Ensamble Algorithm
Combines multiple machine learning models to improve overall performance by reducing bias, variance, or noise.
Ensemble algorithms are designed to leverage the collective strengths of several models, often of different types, to improve predictive accuracy and robustness. This approach helps address limitations that individual models might have, such as overfitting, underfitting, or sensitivity to noise. Common techniques include bagging, which builds multiple versions of a model on different subsets of the data (e.g., Random Forest), and boosting, which sequentially trains models to correct errors from previous ones (e.g., AdaBoost, Gradient Boosting). By aggregating the predictions of multiple models, ensemble methods tend to outperform single-model approaches, especially in complex, high-dimensional datasets or noisy environments.

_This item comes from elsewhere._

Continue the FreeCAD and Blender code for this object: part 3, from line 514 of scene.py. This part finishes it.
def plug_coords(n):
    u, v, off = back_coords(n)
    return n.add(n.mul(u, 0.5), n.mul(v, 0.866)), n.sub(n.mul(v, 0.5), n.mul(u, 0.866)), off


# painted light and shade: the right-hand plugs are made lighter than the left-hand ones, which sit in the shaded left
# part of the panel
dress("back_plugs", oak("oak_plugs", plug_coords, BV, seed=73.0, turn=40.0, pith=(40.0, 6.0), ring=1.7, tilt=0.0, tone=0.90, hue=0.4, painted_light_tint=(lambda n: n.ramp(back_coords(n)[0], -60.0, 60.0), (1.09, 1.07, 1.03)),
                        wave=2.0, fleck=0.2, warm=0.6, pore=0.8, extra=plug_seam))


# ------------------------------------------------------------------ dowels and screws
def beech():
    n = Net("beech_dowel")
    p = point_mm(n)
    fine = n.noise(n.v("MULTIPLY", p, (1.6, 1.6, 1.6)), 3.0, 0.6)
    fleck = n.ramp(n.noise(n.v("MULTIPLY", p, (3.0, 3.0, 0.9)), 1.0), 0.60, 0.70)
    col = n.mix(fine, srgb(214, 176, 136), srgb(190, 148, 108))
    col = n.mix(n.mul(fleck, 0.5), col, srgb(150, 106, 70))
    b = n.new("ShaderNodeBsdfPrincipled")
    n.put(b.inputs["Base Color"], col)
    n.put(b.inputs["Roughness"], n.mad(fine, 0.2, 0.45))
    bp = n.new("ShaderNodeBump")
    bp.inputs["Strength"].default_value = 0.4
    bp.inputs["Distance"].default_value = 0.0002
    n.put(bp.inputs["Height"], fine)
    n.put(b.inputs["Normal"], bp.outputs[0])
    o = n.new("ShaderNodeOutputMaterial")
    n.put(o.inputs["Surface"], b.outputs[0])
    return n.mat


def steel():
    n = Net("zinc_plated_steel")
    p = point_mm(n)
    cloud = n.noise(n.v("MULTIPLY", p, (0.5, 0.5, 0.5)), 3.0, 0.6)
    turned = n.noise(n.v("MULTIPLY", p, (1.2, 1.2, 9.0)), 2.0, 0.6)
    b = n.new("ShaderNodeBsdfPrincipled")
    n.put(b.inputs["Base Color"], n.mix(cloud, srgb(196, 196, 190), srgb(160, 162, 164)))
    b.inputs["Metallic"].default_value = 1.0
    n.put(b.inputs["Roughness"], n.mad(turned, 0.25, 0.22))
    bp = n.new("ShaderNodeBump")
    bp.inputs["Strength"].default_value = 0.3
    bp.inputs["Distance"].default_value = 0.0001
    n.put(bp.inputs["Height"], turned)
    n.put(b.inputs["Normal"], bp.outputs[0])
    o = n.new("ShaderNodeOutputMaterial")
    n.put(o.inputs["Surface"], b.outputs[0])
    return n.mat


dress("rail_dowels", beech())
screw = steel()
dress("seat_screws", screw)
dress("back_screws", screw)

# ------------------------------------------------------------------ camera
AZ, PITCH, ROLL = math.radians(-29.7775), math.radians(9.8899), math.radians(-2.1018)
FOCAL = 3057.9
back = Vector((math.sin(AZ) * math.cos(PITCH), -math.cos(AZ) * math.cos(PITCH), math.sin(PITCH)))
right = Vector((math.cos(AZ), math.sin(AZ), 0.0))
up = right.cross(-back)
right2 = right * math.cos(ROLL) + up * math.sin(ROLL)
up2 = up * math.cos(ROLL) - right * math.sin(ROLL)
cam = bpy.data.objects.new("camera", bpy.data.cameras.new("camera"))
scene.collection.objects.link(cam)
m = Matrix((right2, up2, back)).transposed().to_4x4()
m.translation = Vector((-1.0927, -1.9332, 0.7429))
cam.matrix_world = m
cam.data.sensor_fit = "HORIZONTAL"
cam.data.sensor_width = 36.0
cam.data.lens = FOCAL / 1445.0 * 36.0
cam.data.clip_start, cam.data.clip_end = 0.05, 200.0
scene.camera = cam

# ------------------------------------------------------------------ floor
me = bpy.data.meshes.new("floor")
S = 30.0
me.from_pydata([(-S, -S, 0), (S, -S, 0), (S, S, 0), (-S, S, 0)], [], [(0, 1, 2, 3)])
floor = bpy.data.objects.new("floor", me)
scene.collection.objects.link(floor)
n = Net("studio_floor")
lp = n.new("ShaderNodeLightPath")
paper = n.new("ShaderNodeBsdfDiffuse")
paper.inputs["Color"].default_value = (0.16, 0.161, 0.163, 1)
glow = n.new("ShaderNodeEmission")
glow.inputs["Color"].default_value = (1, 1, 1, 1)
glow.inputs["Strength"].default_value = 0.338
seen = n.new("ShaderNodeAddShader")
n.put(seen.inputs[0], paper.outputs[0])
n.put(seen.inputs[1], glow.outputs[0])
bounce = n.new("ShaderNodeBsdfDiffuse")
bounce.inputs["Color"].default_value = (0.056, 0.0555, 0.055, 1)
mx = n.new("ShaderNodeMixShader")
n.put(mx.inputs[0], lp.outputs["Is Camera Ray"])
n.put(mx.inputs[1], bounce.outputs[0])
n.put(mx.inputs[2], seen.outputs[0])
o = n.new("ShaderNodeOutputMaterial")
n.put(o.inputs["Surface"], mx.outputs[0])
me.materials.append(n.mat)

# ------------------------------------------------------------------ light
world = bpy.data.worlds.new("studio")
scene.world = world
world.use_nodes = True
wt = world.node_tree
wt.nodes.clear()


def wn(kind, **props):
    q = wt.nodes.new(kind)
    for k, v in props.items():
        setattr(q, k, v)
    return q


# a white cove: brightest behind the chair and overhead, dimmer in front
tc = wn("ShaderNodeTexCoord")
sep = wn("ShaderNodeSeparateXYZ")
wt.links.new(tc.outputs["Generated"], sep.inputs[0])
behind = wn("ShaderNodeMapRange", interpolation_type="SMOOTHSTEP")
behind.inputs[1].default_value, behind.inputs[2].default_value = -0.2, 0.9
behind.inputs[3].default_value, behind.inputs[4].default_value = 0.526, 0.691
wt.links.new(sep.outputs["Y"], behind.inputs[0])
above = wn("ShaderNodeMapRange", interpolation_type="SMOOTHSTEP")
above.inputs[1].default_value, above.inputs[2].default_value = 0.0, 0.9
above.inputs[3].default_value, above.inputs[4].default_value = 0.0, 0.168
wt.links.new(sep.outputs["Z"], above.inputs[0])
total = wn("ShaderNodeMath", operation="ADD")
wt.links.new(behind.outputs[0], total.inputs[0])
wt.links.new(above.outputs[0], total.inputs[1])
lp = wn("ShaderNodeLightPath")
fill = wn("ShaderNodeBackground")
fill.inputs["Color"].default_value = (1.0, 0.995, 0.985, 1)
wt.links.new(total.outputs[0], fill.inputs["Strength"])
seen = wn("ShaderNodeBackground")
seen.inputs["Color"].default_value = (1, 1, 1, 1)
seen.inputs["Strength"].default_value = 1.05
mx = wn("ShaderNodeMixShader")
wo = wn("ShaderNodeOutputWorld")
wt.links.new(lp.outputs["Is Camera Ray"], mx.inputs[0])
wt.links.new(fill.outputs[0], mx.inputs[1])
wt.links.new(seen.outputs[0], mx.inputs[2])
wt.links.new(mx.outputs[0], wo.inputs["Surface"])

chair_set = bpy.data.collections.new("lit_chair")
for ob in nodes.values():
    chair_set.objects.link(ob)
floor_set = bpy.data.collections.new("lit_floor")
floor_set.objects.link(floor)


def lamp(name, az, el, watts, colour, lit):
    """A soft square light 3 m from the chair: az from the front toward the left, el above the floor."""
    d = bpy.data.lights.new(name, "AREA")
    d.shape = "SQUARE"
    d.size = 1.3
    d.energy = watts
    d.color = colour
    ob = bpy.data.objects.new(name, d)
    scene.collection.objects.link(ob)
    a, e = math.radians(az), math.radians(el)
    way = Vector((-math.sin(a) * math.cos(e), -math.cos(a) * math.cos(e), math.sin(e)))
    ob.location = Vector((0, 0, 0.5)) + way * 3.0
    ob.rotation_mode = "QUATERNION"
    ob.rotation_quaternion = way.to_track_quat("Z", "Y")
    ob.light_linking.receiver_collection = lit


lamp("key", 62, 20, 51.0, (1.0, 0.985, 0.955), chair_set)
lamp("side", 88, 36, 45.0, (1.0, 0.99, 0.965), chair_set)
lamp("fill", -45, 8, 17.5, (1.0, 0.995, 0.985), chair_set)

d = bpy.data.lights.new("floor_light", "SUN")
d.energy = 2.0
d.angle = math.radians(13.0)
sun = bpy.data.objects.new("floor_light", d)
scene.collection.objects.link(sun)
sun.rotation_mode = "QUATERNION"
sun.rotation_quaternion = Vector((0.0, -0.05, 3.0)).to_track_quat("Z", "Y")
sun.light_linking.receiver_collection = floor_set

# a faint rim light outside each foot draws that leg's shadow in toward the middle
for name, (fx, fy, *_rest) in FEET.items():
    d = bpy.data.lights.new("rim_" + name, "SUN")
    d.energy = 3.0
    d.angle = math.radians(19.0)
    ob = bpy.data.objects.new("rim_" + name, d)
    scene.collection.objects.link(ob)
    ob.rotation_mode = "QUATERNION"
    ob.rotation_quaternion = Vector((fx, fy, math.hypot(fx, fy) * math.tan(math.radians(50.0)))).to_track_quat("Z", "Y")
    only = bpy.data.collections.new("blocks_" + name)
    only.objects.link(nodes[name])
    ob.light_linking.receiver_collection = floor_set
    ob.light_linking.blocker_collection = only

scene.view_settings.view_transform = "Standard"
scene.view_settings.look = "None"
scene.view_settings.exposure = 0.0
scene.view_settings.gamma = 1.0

The concept of ensemble methods dates back to the early 1990s, gaining significant attention with the development of popular algorithms like Bagging (1994) by Leo Breiman and Boosting (1997) by Yoav Freund and Robert Schapire. These techniques started gaining broader popularity in the 2000s, with Random Forests and boosting algorithms becoming standard tools in machine learning.
Leo Breiman is credited with introducing Bagging in 1994, a fundamental ensemble method. Robert Schapire and Yoav Freund made critical contributions with their development of Boosting algorithms in the mid-1990s, particularly AdaBoost, which significantly advanced the field of ensemble learning.